Updated on September 18, 2022

Comments

  • Howard Stark
    Howard Stark over 1 year

    I have a java process that cannot be killed. I have tried every method I know, or that I have found on the internet to no avail. I have tried:

    killall java
    kill -9 <pid>
    kill -11 <pid>
    kill -6 <pid> 
    

    No matter what I try, I cannot kill the program. If this helps, it has a dynamic PID, and this has happened before and I somehow killed it last time.

    • amphibient
      amphibient over 11 years
      are you sure you are using the correct PID?
    • Marco
      Marco over 11 years
      Are you sure the program is still alive and not a zombie? BTW: There is usually no reason to kill -9 a process. Sending a SIGTERM, then SIGQUIT or SIGINT should make the program quit.
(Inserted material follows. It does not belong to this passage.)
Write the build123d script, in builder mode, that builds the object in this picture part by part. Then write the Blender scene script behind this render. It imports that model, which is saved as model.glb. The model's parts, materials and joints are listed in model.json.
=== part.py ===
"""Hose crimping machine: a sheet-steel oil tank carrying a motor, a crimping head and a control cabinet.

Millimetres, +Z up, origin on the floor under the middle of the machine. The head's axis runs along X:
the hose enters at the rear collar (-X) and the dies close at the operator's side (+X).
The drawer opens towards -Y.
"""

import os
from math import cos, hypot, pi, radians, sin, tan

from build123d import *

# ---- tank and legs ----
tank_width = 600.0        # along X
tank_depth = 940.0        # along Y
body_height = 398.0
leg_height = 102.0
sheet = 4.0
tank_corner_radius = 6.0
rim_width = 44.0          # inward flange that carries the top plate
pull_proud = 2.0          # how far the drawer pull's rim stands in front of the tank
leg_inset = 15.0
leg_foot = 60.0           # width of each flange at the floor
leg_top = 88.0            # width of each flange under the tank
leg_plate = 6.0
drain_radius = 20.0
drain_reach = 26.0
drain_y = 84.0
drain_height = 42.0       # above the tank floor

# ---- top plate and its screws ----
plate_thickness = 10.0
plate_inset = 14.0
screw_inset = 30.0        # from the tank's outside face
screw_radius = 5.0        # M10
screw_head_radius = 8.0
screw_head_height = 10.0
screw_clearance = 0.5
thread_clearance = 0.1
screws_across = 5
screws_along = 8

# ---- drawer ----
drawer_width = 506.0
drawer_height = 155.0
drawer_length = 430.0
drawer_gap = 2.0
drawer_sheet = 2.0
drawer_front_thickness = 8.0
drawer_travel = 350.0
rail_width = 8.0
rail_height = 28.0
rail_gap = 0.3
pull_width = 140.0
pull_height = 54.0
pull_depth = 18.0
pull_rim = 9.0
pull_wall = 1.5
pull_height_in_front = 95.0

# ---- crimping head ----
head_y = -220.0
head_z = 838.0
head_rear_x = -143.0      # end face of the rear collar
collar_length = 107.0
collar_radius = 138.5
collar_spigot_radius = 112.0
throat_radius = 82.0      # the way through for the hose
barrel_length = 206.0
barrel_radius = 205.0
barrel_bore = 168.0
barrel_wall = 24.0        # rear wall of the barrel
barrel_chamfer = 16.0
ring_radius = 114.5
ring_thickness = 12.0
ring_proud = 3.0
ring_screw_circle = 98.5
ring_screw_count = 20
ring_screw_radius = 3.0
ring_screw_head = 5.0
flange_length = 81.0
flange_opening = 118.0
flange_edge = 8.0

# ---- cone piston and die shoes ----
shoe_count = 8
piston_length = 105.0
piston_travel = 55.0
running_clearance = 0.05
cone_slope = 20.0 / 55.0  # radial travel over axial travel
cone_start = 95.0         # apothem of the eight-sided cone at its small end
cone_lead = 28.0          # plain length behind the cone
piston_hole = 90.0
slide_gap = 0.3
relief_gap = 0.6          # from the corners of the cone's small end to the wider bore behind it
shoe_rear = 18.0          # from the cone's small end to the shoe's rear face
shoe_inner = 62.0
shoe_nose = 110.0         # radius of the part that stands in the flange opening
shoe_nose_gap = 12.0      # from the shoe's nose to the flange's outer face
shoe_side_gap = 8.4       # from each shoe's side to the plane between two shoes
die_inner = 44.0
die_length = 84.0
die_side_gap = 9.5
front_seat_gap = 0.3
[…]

If it doesn't it's buggy.
    • tink
      tink over 11 years
      It's also worth noting that it's often impossible to kill processes that are currently waiting on I/O.
    • goldilocks
      goldilocks over 11 years
      Disagree with Marco about the use value of SIGKILL and the assertion that a program that responds to that but not SIGTERM is "buggy". $0.02
    • Marco
      Marco over 11 years
      @goldilocks A program cannot respond to SIGKILL. Usually you want to give the program a change to clean up (close files, network connections, etc) and then exit and that's what SIGTERM is for. If you tell a program to terminate and it refuses, it's a bug! SIGINT or SIGQUIT should not be necessary, but some programs respond to the signals and exit immediately. SIGKILL is only useful if you want to prevent the program from cleaning up or in the rare case it got stuck in the clean-up code.
    • goldilocks
      goldilocks over 11 years
      @Marco I am aware of how signal handling works, and the fact that "a program cannot respond to SIGKILL" is the use-value I was referring to. If SIGTERM does not work, use SIGKILL. The fact that a process hangs in clean-up on an arbitrary SIGTERM may or may not be evidence of a bug in that program -- it may also be due to explicit mis-use, problems with the system (IO), or a problem/bug in a shared component. Not responding to SIGTERM is not a good sign, but signs like that could be considered a feature as opposed to a bug, depending on the context.
    • Gilles 'SO- stop being evil'
      Gilles 'SO- stop being evil' over 11 years
      What is the output of ps l 1234 where 1234 is the process ID?
    • manatwork
      manatwork over 11 years
      I have a Java program which occasionally gets immune to SIGKILL. In such cases I send it to background with Ctrl-Z when kill -9 %1 works.